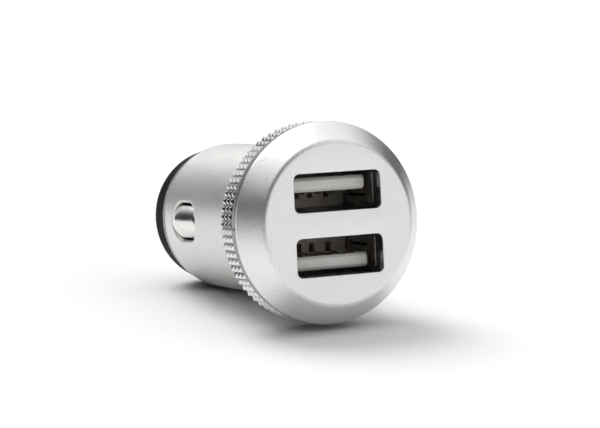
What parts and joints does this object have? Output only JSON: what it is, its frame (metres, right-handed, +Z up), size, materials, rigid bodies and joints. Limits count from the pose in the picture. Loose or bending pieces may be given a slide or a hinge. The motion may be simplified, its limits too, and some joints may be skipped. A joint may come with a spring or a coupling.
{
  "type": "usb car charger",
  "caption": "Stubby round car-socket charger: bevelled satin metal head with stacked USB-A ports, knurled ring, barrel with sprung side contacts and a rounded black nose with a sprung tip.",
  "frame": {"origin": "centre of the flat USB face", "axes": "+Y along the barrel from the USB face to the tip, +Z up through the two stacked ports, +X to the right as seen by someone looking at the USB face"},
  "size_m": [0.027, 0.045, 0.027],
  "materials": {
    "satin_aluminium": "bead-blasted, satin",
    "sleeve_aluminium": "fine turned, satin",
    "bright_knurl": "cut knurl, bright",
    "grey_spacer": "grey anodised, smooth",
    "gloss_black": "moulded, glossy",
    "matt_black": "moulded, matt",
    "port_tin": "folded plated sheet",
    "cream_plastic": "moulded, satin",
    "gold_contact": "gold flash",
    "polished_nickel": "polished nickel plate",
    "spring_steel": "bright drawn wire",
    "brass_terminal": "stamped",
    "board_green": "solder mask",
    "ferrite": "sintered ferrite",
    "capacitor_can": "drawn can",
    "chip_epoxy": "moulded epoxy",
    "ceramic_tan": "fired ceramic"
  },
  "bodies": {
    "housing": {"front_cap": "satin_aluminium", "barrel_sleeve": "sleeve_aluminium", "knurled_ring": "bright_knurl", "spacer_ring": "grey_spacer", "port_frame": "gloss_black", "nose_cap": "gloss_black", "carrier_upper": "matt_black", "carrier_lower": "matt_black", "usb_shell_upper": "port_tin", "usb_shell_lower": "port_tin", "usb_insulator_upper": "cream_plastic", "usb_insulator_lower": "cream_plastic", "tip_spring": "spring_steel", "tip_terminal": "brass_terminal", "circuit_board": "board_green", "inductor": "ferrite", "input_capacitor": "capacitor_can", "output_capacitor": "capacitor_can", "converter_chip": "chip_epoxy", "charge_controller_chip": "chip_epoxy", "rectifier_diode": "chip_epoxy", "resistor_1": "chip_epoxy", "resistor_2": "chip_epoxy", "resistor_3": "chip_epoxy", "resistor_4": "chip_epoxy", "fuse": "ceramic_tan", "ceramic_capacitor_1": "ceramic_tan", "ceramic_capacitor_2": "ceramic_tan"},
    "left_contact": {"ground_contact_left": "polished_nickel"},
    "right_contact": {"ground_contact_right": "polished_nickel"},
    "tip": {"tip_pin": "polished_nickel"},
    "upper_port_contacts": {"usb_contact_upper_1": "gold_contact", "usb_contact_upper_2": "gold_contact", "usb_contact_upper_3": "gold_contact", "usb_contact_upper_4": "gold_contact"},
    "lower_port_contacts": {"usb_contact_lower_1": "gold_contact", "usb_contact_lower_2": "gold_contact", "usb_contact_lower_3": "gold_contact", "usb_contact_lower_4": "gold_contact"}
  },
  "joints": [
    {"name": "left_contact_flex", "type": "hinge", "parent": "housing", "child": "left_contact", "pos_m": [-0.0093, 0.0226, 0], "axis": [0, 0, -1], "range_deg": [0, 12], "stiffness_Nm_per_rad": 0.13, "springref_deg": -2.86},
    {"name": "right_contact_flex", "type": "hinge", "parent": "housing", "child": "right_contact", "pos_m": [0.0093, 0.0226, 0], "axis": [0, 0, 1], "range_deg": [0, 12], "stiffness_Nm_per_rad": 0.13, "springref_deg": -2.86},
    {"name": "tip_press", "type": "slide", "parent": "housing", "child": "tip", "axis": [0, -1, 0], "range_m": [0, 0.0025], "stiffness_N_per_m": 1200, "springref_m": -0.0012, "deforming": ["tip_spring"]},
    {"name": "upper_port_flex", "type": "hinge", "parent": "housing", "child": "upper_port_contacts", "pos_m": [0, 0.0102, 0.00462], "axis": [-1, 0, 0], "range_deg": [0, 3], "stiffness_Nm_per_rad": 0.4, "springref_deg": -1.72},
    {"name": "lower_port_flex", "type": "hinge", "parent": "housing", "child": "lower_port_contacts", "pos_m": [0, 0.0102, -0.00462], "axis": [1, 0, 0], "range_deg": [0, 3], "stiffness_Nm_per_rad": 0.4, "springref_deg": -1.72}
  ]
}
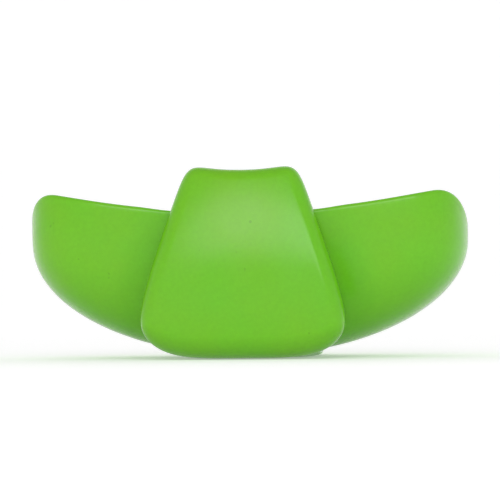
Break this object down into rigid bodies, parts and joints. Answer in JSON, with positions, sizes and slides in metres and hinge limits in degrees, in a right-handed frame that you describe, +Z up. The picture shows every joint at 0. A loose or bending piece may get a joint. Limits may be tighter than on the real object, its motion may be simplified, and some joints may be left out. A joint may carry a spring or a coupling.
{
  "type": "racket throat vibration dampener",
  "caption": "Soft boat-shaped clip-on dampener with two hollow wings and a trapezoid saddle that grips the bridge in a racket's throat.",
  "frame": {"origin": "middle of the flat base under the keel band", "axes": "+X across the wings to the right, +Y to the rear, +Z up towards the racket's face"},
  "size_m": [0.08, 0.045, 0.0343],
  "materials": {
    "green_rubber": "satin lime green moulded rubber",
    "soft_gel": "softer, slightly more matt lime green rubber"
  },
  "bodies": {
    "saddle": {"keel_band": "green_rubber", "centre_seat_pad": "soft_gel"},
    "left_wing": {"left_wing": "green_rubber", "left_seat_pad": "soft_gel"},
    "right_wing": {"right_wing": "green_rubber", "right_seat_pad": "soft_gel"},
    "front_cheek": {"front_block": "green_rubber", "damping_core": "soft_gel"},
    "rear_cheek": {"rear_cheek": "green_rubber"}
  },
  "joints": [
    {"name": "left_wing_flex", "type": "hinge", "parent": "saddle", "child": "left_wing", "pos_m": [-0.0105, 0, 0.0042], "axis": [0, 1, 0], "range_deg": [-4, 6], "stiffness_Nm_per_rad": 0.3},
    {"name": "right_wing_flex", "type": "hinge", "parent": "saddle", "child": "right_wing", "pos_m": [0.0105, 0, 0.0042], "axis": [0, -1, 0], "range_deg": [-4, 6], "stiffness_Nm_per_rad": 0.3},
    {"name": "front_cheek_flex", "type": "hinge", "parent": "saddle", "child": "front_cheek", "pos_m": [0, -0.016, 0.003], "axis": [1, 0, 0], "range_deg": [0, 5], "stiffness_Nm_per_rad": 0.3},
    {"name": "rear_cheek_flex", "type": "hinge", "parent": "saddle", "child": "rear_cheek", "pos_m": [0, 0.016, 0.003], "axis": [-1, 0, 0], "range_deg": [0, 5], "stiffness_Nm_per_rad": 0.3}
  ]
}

☆ ☆ ☆ ☆ ☆ ☆ ☆

WHAT NEEDS TO BE DONE: Go through the listing above and pull out each line containing the word "bending".

FULL SOLUTION:
What parts and joints does this object have? Output only JSON: what it is, its frame (metres, right-handed, +Z up), size, materials, rigid bodies and joints. Limits count from the pose in the picture. Loose or bending pieces may be given a slide or a hinge. The motion may be simplified, its limits too, and some joints may be skipped. A joint may come with a spring or a coupling.
Break this object down into rigid bodies, parts and joints. Answer in JSON, with positions, sizes and slides in metres and hinge limits in degrees, in a right-handed frame that you describe, +Z up. The picture shows every joint at 0. A loose or bending piece may get a joint. Limits may be tighter than on the real object, its motion may be simplified, and some joints may be left out. A joint may carry a spring or a coupling.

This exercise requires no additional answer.